-- Work instructions --
Copy every line, exactly and only, from the line containing "Model this object" to the line containing "hang_lip_reach = 24.2", both lines included.
++++ Material to process ++++
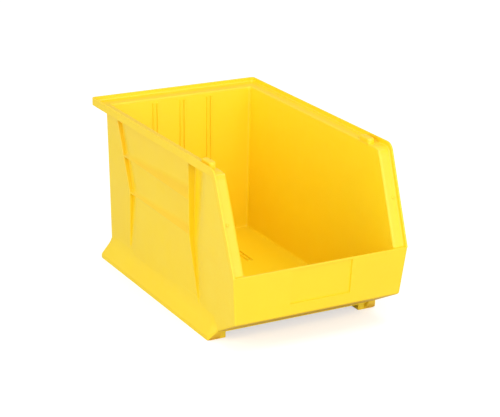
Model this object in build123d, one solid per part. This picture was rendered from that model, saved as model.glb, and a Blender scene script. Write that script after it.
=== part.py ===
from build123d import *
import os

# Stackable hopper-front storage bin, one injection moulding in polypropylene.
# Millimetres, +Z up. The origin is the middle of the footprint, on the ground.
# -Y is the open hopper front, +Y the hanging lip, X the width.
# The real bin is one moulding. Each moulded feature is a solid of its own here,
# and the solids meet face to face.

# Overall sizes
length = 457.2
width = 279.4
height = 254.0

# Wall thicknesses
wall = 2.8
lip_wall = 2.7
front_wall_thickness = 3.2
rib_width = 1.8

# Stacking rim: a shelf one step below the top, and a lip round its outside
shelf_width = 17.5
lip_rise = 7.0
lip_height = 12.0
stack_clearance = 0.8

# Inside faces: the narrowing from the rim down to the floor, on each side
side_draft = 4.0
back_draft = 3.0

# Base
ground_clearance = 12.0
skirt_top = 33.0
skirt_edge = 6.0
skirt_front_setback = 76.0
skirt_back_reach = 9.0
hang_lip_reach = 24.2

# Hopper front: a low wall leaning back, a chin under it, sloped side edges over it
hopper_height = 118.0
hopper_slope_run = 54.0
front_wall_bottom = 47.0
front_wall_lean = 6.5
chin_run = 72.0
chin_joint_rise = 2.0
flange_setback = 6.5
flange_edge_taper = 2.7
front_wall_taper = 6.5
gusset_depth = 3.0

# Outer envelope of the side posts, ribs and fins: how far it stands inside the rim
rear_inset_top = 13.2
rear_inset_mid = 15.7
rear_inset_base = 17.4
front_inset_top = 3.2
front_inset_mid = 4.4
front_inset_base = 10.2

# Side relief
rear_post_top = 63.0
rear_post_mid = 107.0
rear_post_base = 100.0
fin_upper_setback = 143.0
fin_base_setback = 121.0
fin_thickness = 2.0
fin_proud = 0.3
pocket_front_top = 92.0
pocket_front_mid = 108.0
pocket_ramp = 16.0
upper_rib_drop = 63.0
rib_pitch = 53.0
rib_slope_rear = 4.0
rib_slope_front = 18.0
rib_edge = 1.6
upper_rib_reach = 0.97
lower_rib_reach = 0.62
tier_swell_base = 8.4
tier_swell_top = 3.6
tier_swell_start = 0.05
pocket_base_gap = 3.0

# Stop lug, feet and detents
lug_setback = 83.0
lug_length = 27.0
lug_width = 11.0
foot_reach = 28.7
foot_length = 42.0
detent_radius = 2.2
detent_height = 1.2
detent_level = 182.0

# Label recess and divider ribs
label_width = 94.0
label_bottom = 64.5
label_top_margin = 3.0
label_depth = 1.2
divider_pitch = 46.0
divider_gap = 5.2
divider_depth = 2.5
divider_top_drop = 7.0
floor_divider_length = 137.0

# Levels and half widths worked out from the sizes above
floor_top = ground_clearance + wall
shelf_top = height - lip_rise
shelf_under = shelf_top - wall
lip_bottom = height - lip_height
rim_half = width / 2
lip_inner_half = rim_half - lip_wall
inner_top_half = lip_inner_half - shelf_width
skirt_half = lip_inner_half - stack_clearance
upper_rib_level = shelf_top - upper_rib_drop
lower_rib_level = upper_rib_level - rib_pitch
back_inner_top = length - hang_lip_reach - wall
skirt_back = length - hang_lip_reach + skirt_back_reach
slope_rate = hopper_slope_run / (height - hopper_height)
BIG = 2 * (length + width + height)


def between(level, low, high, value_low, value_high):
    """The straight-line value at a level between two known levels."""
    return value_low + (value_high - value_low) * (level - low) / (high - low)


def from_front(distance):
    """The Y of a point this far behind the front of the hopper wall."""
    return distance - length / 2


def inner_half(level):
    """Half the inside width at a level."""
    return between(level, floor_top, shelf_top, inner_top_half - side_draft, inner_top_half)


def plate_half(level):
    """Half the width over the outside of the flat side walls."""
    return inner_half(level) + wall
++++
++++ Material to process ++++
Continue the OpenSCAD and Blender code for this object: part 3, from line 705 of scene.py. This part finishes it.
++++
++++ Material to process ++++
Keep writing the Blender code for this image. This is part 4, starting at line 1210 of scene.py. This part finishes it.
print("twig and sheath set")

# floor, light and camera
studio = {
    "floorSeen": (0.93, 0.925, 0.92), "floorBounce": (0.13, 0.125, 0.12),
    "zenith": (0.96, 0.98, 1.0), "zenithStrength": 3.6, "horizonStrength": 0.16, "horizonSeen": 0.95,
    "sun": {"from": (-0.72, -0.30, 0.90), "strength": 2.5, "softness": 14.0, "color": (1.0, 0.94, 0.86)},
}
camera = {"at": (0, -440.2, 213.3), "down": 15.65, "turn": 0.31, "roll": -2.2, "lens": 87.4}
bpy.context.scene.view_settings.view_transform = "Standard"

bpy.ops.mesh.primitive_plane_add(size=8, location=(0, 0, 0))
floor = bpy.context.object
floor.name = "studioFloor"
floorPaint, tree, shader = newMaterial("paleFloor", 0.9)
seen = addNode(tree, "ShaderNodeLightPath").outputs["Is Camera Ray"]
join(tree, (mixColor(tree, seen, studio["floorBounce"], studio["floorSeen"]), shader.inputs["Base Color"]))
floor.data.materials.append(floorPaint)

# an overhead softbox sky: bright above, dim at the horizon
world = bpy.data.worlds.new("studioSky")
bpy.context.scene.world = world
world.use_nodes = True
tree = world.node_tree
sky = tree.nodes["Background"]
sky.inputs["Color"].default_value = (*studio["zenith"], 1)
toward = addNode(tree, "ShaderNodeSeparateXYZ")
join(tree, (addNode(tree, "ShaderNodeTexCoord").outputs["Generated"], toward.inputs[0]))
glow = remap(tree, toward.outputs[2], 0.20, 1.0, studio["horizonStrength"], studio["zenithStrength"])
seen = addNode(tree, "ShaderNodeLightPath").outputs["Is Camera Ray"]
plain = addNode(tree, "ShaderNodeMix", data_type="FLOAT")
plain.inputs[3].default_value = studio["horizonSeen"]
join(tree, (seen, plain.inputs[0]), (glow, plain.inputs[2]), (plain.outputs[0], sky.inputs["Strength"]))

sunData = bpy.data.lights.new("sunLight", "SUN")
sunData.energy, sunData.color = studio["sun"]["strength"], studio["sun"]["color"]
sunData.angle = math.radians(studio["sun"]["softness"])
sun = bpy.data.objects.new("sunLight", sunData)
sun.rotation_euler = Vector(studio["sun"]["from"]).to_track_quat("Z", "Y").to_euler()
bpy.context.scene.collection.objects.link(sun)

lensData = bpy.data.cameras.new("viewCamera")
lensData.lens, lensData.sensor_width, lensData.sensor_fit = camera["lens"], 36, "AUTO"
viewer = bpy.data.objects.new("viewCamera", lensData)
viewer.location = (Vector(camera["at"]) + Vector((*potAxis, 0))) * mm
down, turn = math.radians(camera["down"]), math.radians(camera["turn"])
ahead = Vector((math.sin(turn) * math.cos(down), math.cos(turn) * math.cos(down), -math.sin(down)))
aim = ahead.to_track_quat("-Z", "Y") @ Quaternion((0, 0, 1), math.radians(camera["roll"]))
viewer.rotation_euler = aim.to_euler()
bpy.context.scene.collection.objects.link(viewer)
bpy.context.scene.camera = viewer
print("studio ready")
++++
-- Response to this exercise --
Model this object in build123d, one solid per part. This picture was rendered from that model, saved as model.glb, and a Blender scene script. Write that script after it.
=== part.py ===
from build123d import *
import os

# Stackable hopper-front storage bin, one injection moulding in polypropylene.
# Millimetres, +Z up. The origin is the middle of the footprint, on the ground.
# -Y is the open hopper front, +Y the hanging lip, X the width.
# The real bin is one moulding. Each moulded feature is a solid of its own here,
# and the solids meet face to face.

# Overall sizes
length = 457.2
width = 279.4
height = 254.0

# Wall thicknesses
wall = 2.8
lip_wall = 2.7
front_wall_thickness = 3.2
rib_width = 1.8

# Stacking rim: a shelf one step below the top, and a lip round its outside
shelf_width = 17.5
lip_rise = 7.0
lip_height = 12.0
stack_clearance = 0.8

# Inside faces: the narrowing from the rim down to the floor, on each side
side_draft = 4.0
back_draft = 3.0

# Base
ground_clearance = 12.0
skirt_top = 33.0
skirt_edge = 6.0
skirt_front_setback = 76.0
skirt_back_reach = 9.0
hang_lip_reach = 24.2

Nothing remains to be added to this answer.